--- begin Recorded information ---

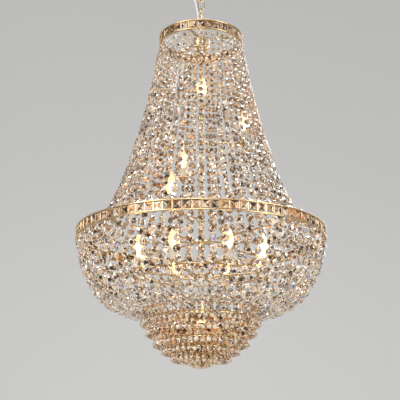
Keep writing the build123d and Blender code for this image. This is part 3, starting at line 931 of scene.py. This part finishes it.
def studio():
    """A pale sweep: floor, curved foot and wall, and five soft lamps round the piece."""
    floor_z, wall_y, foot, wall_top, half_wide = -4200.0, 6000.0, 1600.0, 9000.0, 22000.0
    sweep = [Vector((0, -26000.0, floor_z)), Vector((0, wall_y - foot, floor_z))]
    for step in range(1, 13):
        t = radians(7.5 * step)
        sweep.append(Vector((0, wall_y - foot + foot * sin(t), floor_z + foot * (1 - cos(t)))))
    sweep.append(Vector((0, wall_y, wall_top)))
    corners = []
    for place in sweep:
        corners += [(-half_wide, place.y, place.z), (half_wide, place.y, place.z)]
    mesh = bpy.data.meshes.new("backdrop")
    faces = [(2 * i, 2 * i + 1, 2 * i + 3, 2 * i + 2) for i in range(len(sweep) - 1)]
    mesh.from_pydata([tuple(Vector(c) * MM) for c in corners], [], faces)
    mesh.polygons.foreach_set("use_smooth", [True] * len(faces))
    mesh.materials.append(studio_finish("pale_paper", (0.88, 0.88, 0.875)))
    backdrop = bpy.data.objects.new("backdrop", mesh)
    bpy.context.collection.objects.link(backdrop)

    for name, place, size, power in (
        ("key_lamp", (-2200.0, -2200.0, 200.0), 1800.0, 66.0),
        ("fill_lamp", (2500.0, -1800.0, -700.0), 1600.0, 46.0),
        ("top_lamp", (300.0, 200.0, 1800.0), 1200.0, 40.0),
        ("low_lamp", (-300.0, -2400.0, -2150.0), 1300.0, 34.0),
        ("back_lamp", (900.0, 2600.0, 300.0), 1600.0, 34.0),
    ):
        data = bpy.data.lights.new(name, "AREA")
        data.energy = power
        data.size = size * MM
        lamp = bpy.data.objects.new(name, data)
        lamp.location = Vector(place) * MM
        aim = Vector((0, 0, -750.0)) - Vector(place)
        lamp.rotation_euler = aim.to_track_quat("-Z", "Y").to_euler()
        bpy.context.collection.objects.link(lamp)

    world = bpy.data.worlds.new("studio_air")
    world.use_nodes = True
    air = world.node_tree.nodes["Background"]
    air.inputs["Color"].default_value = (0.84, 0.83, 0.82, 1)
    air.inputs["Strength"].default_value = 0.56
    bpy.context.scene.world = world


# ---- the whole scene ------------------------------------------------------------------------------
make_camera()
cord()
dress_frame()
strands()
bands()
fringes()
base()
lamps()
column()
hangers()
holders()
chain()
ceiling_fitting()
studio()
bpy.context.scene.view_settings.view_transform = "Standard"

bpy.context.view_layer.update()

--- end Recorded information ---

__Exercise prompt__
Copy out the full listing exactly.

__Written answer__
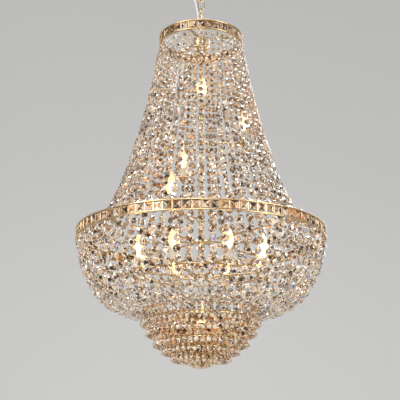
Keep writing the build123d and Blender code for this image. This is part 3, starting at line 931 of scene.py. This part finishes it.
def studio():
    """A pale sweep: floor, curved foot and wall, and five soft lamps round the piece."""
    floor_z, wall_y, foot, wall_top, half_wide = -4200.0, 6000.0, 1600.0, 9000.0, 22000.0
    sweep = [Vector((0, -26000.0, floor_z)), Vector((0, wall_y - foot, floor_z))]
    for step in range(1, 13):
        t = radians(7.5 * step)
        sweep.append(Vector((0, wall_y - foot + foot * sin(t), floor_z + foot * (1 - cos(t)))))
    sweep.append(Vector((0, wall_y, wall_top)))
    corners = []
    for place in sweep:
        corners += [(-half_wide, place.y, place.z), (half_wide, place.y, place.z)]
    mesh = bpy.data.meshes.new("backdrop")
    faces = [(2 * i, 2 * i + 1, 2 * i + 3, 2 * i + 2) for i in range(len(sweep) - 1)]
    mesh.from_pydata([tuple(Vector(c) * MM) for c in corners], [], faces)
    mesh.polygons.foreach_set("use_smooth", [True] * len(faces))
    mesh.materials.append(studio_finish("pale_paper", (0.88, 0.88, 0.875)))
    backdrop = bpy.data.objects.new("backdrop", mesh)
    bpy.context.collection.objects.link(backdrop)

    for name, place, size, power in (
        ("key_lamp", (-2200.0, -2200.0, 200.0), 1800.0, 66.0),
        ("fill_lamp", (2500.0, -1800.0, -700.0), 1600.0, 46.0),
        ("top_lamp", (300.0, 200.0, 1800.0), 1200.0, 40.0),
        ("low_lamp", (-300.0, -2400.0, -2150.0), 1300.0, 34.0),
        ("back_lamp", (900.0, 2600.0, 300.0), 1600.0, 34.0),
    ):
        data = bpy.data.lights.new(name, "AREA")
        data.energy = power
        data.size = size * MM
        lamp = bpy.data.objects.new(name, data)
        lamp.location = Vector(place) * MM
        aim = Vector((0, 0, -750.0)) - Vector(place)
        lamp.rotation_euler = aim.to_track_quat("-Z", "Y").to_euler()
        bpy.context.collection.objects.link(lamp)

    world = bpy.data.worlds.new("studio_air")
    world.use_nodes = True
    air = world.node_tree.nodes["Background"]
    air.inputs["Color"].default_value = (0.84, 0.83, 0.82, 1)
    air.inputs["Strength"].default_value = 0.56
    bpy.context.scene.world = world


# ---- the whole scene ------------------------------------------------------------------------------
make_camera()
cord()
dress_frame()
strands()
bands()
fringes()
base()
lamps()
column()
hangers()
holders()
chain()
ceiling_fitting()
studio()
bpy.context.scene.view_settings.view_transform = "Standard"

bpy.context.view_layer.update()